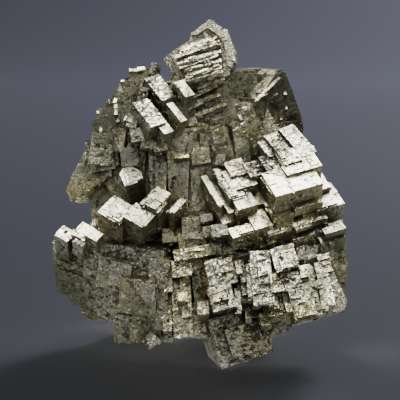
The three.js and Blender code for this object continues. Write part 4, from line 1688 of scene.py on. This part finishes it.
    def stain(self, board: Board, masks: dict[str, Socket], solid: Socket) -> None:
        """Wires where the metal is dull and where it is golden.

        Formula: recesses, tarnish, patches and clouds make it dull, the recesses as tarnish and painted
        shade, and gilt, bright tones and the places between the clouds make it golden.

        Args:
            board: The material's board.
            masks: The surface values. They get dull and gold.
            solid: Socket with the place on the specimen in metres.
        """
        clouds = board.noise(solid, 130.0, 4.0, flat=False).outputs["Fac"]
        patches = board.noise(solid, 55.0, 2.0, flat=False).outputs["Fac"]
        # buried places turn olive: tarnish in the hollows and painted shade
        dull = board.ramp(masks["recess"], 0.2, 0.55, 0.0, 0.9)
        dull = board.math("ADD", dull, board.ramp(patches, 0.48, 0.62, 0.0, 0.55))
        dull = board.math("MULTIPLY_ADD", masks["tarnish"], 0.8, dull)
        cloudy = board.ramp(clouds, 0.5, 0.75, 0.0, 0.5)
        masks["dull"] = board.math("ADD", dull, cloudy, clamp=True)
        gold = board.math("ADD", masks["gilt"], board.ramp(masks["tone"], 0.55, 1.0, 0.0, 0.5))
        clear = board.ramp(clouds, 0.52, 0.3, 0.0, 0.4)
        masks["gold"] = board.math("ADD", gold, clear, clamp=True)

    def colour(self, board: Board, masks: dict[str, Socket]) -> Socket:
        """Wires the colour: the metal's own, then the stains, then painted shade in its pits, cracks,
        ledge steps, shaded stretches and hollows, then painted flecks of shade.

        Args:
            board: The material's board.
            masks: All the masks.

        Returns:
            The colour.
        """
        colour = board.blend(masks["gold"], self.clean, self.golden)
        colour = board.blend(board.math("MULTIPLY", masks["dull"], 0.8), colour, self.olive)
        colour = board.blend(board.math("MULTIPLY", masks["rust"], 0.8), colour, self.rusty)
        # Painted shade: pits, the shade tints, cracks, ledge steps and buried places are darkened.
        depth = board.math("MULTIPLY_ADD", masks["speckle"], 0.35, 0.5)
        dark = board.math("MULTIPLY_ADD", masks["pits"], depth, masks["shade"])
        dark = board.math("MULTIPLY_ADD", masks["cracks"], 0.85, dark)
        dark = board.math("MULTIPLY_ADD", masks["edges"], 0.5, dark)
        dark = board.math("ADD", dark, board.ramp(masks["recess"], 0.5, 0.9, 0.0, 0.3))
        colour = board.blend(board.math("MINIMUM", dark, 1.0), colour, self.painted_shade_black)
        # painted shade: the comb marks are turned very dark as flecks
        return board.blend(masks["combs"], colour, self.painted_fleck_shade)


# Studio


@dataclass
class Studio:
    """Pale floor that sweeps up behind, soft lights and the camera."""

    target: tuple[float, float, float] = (0.00004, 0.00173, 0.0381)
    lens: float = 200.0
    framed: float = 0.1
    part: bpy.types.Collection = field(init=False)
    paper: bpy.types.Collection = field(init=False)

    def build(self) -> None:
        """Makes the floor, the lights and the camera."""
        self.part = bpy.data.collections.new("lit_specimen")
        self.paper = bpy.data.collections.new("lit_paper")
        self.build_sweep()
        self.build_lights()
        self.build_camera()

    def build_sweep(self) -> None:
        """Makes the floor as a sheet that curves up behind.

        Formula: the profile runs flat, turns up through a quarter circle and rises straight, and
        is carried across on a grid of two parameters.
        """
        turn = np.linspace(0, math.pi / 2, 25)
        radius, start = 0.35, 0.55
        depth = np.concatenate([[-1.2, 0.0], start + radius * np.sin(turn), [start + radius]])
        height = np.concatenate([[0.0, 0.0], radius * (1 - np.cos(turn)), [1.6]])
        across = np.linspace(-1.5, 1.5, 13)
        x, y = np.meshgrid(across, depth)
        z = np.repeat(height[:, None], len(across), axis=1)
        points = np.stack([x, y, z], axis=2).reshape(-1, 3) / MM
        rows, columns = len(depth) - 1, len(across) - 1
        r, c = np.meshgrid(np.arange(rows), np.arange(columns), indexing="ij")
        corner = (r * len(across) + c).ravel()
        right, behind = corner + 1, corner + len(across)
        first = np.stack([corner, right, behind + 1], axis=1)
        second = np.stack([corner, behind + 1, behind], axis=1)
        sweep = mesh_object("studio_sweep", points, np.concatenate([first, second]))
        sweep.data.polygons.foreach_set("use_smooth", np.ones(len(sweep.data.polygons), bool))
        paper = bpy.data.materials.new("studio_paper")
        board = empty_board(paper)
        noise = board.node("ShaderNodeTexNoise")
        noise.inputs["Scale"].default_value = 4.0
        colour = board.blend(noise.outputs["Fac"], (0.59, 0.61, 0.79, 1.0), (0.61, 0.63, 0.81, 1.0))
        shader = board.node("ShaderNodeBsdfPrincipled")
        shader.inputs["Roughness"].default_value = 0.75
        board.wire(colour, shader.inputs["Base Color"])
        board.end(shader)
        sweep.data.materials.append(paper)
        sweep.visible_glossy = False
        self.paper.objects.link(sweep)

    def lamp(
        self,
        name: str,
        place: tuple[float, float, float],
        size: tuple[float, float],
        radiance: float,
        colour: tuple[float, float, float],
        lit: bpy.types.Collection,
    ) -> None:
        """Makes a soft rectangular lamp that faces the specimen.

        Formula: the power is the radiance times pi times the lamp's area.

        Args:
            name: The lamp's name.
            place: Its place in metres, from the specimen's middle.
            size: Its width and height in metres.
            radiance: How bright its face is.
            colour: Its colour.
            lit: The objects that it lights.
        """
        data = bpy.data.lights.new(name, "AREA")
        data.shape = "RECTANGLE"
        data.size, data.size_y = size
        data.energy = radiance * math.pi * size[0] * size[1]
        data.color = colour
        made = bpy.data.objects.new(name, data)
        bpy.context.scene.collection.objects.link(made)
        made.location = Vector(self.target) + Vector(place)
        made.rotation_euler = (-Vector(place)).to_track_quat("-Z", "Y").to_euler()
        made.light_linking.receiver_collection = lit

    def build_lights(self) -> None:
        """Makes a large soft light overhead, weaker ones before and beside, and a dim sky."""
        cream, white, cool = (1.0, 0.985, 0.94), (1.0, 0.99, 0.96), (1.0, 0.98, 1.0)
        self.lamp("softbox_above", (0.05, 0.09, 0.46), (0.50, 0.46), 14.0, cream, self.part)
        self.lamp("panel_high_front", (-0.12, -0.36, 0.34), (0.50, 0.16), 0.9, white, self.part)
        self.lamp("panel_right_front", (0.14, -0.40, 0.28), (0.28, 0.16), 0.75, white, self.part)
        self.lamp("panel_low_right", (0.222, -0.436, 0.10), (0.20, 0.16), 1.4, white, self.part)
        self.lamp("sweep_light_behind", (0.40, 0.84, 0.42), (0.20, 0.20), 8.2, cool, self.paper)
        self.lamp("sweep_light_right", (0.28, 0.26, 0.14), (0.16, 0.16), 0.6, cool, self.paper)
        self.build_air()

    def build_air(self) -> None:
        """Makes the dim room that the faces mirror: lighter above and below, darker at the right.

        Formula: the brightness rises with how steeply the direction goes up or down, and falls
        towards the right.
        """
        world = bpy.data.worlds.new("studio_air")
        board = empty_board(world)
        direction = board.node("ShaderNodeTexCoord").outputs["Generated"]
        level = board.math("ABSOLUTE", board.split(direction, "Z"))
        height = board.ramp(level, 0.0, 0.85, 0.28, 0.42)
        side = board.ramp(board.split(direction, "X"), 0.3, 0.95, 1.0, 0.3)
        background = board.node("ShaderNodeBackground")
        background.inputs["Color"].default_value = (0.96, 1.0, 1.0, 1.0)
        board.wire(board.math("MULTIPLY", height, side), background.inputs["Strength"])
        board.end(background, "ShaderNodeOutputWorld")
        bpy.context.scene.world = world
        world.cycles_visibility.diffuse = False

    def build_camera(self) -> None:
        """Makes the camera: ten degrees above the horizon, far off, with a long lens."""
        data = bpy.data.cameras.new("camera")
        data.lens = self.lens
        data.sensor_width = 36.0
        camera = bpy.data.objects.new("camera", data)
        bpy.context.scene.collection.objects.link(camera)
        distance = self.framed * self.lens / data.sensor_width
        camera.location = Vector(self.target) - Vector(AWAY.tolist()) * distance
        camera.rotation_euler = Vector(AWAY.tolist()).to_track_quat("-Z", "Y").to_euler()
        bpy.context.scene.camera = camera


def main() -> None:
    """Builds the studio and the specimen, and reports each piece."""
    logging.basicConfig(level=logging.INFO, format="%(message)s")
    studio = Studio()
    studio.build()
    log.info("studio: sweep, lights and camera")
    low, high = np.array(cad_low) / MM, np.array(cad_high) / MM
    cluster = CrystalsBetween(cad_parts[HOST].data, low, high).build()
    host = HostFaces(cluster.data)
    bpy.data.objects.remove(cluster)
    log.info("cluster: %d triangles, %d flat faces", len(host.triangles), host.face_of.max() + 1)
    body = CrystalCrust(host, low, high).build()
    body.data.materials.clear()
    body.data.materials.append(MarcasiteFinish().material())
    body.data.polygons.foreach_set("material_index", np.zeros(len(body.data.polygons), np.int32))
    body.data.polygons.foreach_set("use_smooth", np.zeros(len(body.data.polygons), bool))
    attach(body, "root")
    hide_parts(HOST)
    studio.part.objects.link(body)
    log.info("%s: %d triangles", body.name, len(body.data.polygons))


if __name__ == "__main__":
    main()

* OBJECTIVE *
Print the listing above from its first line through the line with "masks: All the masks.", and stop there.

* THE ANSWER *
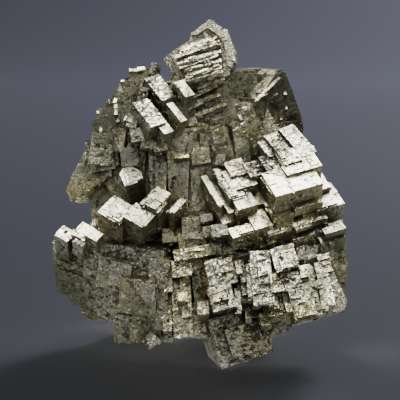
The three.js and Blender code for this object continues. Write part 4, from line 1688 of scene.py on. This part finishes it.
    def stain(self, board: Board, masks: dict[str, Socket], solid: Socket) -> None:
        """Wires where the metal is dull and where it is golden.

        Formula: recesses, tarnish, patches and clouds make it dull, the recesses as tarnish and painted
        shade, and gilt, bright tones and the places between the clouds make it golden.

        Args:
            board: The material's board.
            masks: The surface values. They get dull and gold.
            solid: Socket with the place on the specimen in metres.
        """
        clouds = board.noise(solid, 130.0, 4.0, flat=False).outputs["Fac"]
        patches = board.noise(solid, 55.0, 2.0, flat=False).outputs["Fac"]
        # buried places turn olive: tarnish in the hollows and painted shade
        dull = board.ramp(masks["recess"], 0.2, 0.55, 0.0, 0.9)
        dull = board.math("ADD", dull, board.ramp(patches, 0.48, 0.62, 0.0, 0.55))
        dull = board.math("MULTIPLY_ADD", masks["tarnish"], 0.8, dull)
        cloudy = board.ramp(clouds, 0.5, 0.75, 0.0, 0.5)
        masks["dull"] = board.math("ADD", dull, cloudy, clamp=True)
        gold = board.math("ADD", masks["gilt"], board.ramp(masks["tone"], 0.55, 1.0, 0.0, 0.5))
        clear = board.ramp(clouds, 0.52, 0.3, 0.0, 0.4)
        masks["gold"] = board.math("ADD", gold, clear, clamp=True)

    def colour(self, board: Board, masks: dict[str, Socket]) -> Socket:
        """Wires the colour: the metal's own, then the stains, then painted shade in its pits, cracks,
        ledge steps, shaded stretches and hollows, then painted flecks of shade.

        Args:
            board: The material's board.
            masks: All the masks.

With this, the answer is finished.